# Task goal
Beginning with the first line below, please repeat the material exactly, ending with the line that includes "import Sketcher".

***

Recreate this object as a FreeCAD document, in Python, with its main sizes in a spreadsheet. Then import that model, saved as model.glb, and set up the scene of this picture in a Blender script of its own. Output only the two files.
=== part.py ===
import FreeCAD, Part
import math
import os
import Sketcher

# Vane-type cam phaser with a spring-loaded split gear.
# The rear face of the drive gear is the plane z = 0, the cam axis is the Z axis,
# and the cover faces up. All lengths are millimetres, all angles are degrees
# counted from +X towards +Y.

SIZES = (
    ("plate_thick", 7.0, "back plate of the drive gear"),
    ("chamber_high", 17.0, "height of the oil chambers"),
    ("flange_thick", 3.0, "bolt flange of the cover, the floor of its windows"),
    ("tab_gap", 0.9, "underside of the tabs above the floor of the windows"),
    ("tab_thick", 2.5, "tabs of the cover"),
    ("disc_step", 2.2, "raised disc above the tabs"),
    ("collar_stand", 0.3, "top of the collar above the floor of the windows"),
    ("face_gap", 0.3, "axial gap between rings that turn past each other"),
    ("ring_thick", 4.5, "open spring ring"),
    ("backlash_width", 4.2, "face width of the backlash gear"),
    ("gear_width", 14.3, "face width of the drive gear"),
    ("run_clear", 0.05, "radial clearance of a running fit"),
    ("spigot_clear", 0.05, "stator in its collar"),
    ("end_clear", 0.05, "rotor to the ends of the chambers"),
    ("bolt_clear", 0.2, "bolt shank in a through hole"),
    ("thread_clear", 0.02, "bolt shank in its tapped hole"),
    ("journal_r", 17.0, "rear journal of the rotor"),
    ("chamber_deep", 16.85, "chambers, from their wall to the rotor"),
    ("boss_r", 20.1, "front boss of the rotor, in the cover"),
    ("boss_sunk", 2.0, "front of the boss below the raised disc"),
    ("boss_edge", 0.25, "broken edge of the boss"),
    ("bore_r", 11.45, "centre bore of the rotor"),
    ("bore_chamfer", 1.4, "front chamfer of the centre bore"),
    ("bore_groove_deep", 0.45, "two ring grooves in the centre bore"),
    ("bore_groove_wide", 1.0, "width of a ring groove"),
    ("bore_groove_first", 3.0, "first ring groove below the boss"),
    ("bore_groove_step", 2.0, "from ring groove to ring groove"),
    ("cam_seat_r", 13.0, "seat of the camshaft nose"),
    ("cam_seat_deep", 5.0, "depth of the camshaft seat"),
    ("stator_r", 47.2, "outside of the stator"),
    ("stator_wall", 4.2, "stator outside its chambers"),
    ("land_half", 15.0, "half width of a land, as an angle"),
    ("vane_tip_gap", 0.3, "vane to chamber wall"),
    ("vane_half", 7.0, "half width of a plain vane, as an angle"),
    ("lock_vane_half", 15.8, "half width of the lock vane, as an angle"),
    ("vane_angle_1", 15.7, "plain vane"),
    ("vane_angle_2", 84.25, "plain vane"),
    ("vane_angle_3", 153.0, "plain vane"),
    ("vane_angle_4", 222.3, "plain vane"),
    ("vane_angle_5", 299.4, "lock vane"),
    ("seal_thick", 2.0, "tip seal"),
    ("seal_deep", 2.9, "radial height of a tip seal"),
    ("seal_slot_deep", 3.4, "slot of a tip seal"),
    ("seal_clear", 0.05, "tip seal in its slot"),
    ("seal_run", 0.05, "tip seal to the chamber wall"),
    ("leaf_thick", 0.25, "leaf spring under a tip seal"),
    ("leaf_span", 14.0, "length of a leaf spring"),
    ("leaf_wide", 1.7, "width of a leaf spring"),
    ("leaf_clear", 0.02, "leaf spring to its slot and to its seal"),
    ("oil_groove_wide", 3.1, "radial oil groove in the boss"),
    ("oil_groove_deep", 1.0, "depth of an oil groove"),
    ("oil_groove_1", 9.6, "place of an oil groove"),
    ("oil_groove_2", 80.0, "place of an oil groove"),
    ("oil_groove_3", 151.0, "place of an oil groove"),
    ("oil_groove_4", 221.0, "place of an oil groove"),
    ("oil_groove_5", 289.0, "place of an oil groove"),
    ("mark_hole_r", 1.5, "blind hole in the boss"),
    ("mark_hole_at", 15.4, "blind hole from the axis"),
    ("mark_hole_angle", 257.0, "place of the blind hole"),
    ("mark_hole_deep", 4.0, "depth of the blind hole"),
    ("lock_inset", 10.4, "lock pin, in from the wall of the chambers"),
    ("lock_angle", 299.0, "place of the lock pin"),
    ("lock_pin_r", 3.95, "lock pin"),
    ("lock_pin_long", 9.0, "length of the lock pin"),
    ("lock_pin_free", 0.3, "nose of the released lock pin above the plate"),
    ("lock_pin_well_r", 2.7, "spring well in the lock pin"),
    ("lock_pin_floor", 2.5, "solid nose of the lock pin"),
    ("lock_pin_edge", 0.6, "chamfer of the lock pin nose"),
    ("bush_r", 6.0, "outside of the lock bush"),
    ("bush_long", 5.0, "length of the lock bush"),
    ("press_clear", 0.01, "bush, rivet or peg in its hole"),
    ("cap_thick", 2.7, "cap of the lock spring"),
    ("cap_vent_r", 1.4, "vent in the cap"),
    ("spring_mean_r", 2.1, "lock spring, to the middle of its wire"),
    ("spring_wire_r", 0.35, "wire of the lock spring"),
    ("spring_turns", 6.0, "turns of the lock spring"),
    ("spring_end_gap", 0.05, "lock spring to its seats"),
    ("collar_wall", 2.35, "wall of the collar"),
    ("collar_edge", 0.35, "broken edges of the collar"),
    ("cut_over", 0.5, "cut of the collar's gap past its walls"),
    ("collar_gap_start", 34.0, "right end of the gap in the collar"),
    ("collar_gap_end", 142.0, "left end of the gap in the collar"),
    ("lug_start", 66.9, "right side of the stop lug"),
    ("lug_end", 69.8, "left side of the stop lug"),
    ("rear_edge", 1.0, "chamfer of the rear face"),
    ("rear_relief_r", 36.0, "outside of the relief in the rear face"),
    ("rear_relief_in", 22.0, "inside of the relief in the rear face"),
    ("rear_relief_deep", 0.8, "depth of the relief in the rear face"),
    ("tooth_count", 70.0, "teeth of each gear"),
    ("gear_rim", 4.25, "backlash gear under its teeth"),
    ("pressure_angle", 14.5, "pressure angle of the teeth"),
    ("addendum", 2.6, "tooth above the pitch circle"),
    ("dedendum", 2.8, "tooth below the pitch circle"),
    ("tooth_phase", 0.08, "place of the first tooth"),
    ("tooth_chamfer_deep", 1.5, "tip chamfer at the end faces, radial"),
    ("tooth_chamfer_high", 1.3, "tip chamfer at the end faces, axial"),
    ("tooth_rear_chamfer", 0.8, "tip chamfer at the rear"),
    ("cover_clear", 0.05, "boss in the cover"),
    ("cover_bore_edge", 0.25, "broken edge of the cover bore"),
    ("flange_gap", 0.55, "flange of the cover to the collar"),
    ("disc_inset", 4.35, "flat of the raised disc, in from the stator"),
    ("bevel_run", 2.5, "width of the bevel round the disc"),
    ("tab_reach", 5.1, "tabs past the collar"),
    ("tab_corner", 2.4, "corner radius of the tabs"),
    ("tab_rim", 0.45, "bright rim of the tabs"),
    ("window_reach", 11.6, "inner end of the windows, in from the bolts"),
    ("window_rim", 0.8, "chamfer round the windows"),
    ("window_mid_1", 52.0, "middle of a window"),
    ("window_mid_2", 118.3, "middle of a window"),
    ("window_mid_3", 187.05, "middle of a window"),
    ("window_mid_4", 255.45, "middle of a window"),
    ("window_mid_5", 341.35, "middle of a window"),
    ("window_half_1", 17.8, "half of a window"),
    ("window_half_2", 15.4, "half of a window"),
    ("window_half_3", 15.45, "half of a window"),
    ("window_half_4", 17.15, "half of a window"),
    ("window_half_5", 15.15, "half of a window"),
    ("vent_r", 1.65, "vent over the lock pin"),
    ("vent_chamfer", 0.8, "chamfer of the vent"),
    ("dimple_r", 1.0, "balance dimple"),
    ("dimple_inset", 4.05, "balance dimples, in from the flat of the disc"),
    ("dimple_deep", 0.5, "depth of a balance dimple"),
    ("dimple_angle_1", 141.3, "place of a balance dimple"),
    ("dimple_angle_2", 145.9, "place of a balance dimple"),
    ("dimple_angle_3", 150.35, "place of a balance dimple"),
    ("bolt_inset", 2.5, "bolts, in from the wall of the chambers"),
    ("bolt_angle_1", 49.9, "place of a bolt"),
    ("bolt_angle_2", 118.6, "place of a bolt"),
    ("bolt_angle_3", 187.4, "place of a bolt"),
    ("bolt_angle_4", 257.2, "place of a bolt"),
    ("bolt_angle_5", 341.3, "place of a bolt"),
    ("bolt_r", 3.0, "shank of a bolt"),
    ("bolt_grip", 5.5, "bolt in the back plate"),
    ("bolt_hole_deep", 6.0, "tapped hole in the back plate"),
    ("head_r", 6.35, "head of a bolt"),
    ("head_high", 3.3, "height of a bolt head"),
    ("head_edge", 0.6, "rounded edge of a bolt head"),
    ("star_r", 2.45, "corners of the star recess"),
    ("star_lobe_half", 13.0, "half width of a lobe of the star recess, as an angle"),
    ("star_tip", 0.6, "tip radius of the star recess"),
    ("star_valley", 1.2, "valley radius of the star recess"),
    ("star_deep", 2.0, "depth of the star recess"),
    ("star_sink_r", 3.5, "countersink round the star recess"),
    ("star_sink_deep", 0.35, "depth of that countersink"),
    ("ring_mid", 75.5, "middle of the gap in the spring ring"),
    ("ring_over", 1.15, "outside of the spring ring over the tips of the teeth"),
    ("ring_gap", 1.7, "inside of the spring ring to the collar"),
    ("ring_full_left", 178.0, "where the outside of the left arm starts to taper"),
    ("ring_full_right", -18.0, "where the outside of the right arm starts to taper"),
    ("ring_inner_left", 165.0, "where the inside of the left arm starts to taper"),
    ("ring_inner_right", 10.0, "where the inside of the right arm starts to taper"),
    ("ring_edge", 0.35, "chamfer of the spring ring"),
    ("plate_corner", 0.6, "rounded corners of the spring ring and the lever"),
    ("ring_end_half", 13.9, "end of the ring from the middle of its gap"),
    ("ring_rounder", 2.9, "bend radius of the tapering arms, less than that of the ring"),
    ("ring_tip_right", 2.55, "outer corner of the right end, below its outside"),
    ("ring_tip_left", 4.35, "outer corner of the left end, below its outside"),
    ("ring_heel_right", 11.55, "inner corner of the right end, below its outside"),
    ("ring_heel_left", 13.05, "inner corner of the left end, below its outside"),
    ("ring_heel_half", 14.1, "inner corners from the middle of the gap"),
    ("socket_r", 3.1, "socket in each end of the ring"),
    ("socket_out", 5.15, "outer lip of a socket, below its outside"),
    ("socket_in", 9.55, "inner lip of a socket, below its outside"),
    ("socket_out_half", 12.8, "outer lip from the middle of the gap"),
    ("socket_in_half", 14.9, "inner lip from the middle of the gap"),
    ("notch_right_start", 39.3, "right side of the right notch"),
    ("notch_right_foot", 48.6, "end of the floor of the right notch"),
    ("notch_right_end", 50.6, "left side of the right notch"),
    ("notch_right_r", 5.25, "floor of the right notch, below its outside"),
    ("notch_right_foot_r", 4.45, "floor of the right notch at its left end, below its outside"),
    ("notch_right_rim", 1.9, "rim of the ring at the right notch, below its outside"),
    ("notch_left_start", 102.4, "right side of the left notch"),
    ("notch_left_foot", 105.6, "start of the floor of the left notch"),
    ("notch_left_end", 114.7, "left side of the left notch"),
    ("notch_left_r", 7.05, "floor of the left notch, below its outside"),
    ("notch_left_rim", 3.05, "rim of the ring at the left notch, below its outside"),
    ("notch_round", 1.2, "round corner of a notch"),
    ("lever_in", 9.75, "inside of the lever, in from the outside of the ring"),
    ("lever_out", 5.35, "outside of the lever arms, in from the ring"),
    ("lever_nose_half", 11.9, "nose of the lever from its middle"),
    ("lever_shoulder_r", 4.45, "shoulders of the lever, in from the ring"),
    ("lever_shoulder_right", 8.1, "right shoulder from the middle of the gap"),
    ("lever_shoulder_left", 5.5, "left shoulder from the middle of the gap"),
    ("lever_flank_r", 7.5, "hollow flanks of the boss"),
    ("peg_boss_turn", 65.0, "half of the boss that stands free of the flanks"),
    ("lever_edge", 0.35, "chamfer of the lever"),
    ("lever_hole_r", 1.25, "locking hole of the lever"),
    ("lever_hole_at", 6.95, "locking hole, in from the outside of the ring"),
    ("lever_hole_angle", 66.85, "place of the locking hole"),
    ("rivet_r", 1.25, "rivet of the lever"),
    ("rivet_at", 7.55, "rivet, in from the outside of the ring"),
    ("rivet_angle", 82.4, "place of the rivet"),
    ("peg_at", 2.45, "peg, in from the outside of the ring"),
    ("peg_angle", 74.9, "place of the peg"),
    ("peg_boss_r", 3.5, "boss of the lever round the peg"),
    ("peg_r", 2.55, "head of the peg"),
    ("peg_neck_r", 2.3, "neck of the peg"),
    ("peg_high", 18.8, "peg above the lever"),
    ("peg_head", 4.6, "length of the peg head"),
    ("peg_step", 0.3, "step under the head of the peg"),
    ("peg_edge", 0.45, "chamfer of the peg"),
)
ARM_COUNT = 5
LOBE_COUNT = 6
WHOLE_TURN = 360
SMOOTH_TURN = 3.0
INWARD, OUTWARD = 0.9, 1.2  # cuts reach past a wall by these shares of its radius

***

# Solved problem
Recreate this object as a FreeCAD document, in Python, with its main sizes in a spreadsheet. Then import that model, saved as model.glb, and set up the scene of this picture in a Blender script of its own. Output only the two files.
=== part.py ===
import FreeCAD, Part
import math
import os
import Sketcher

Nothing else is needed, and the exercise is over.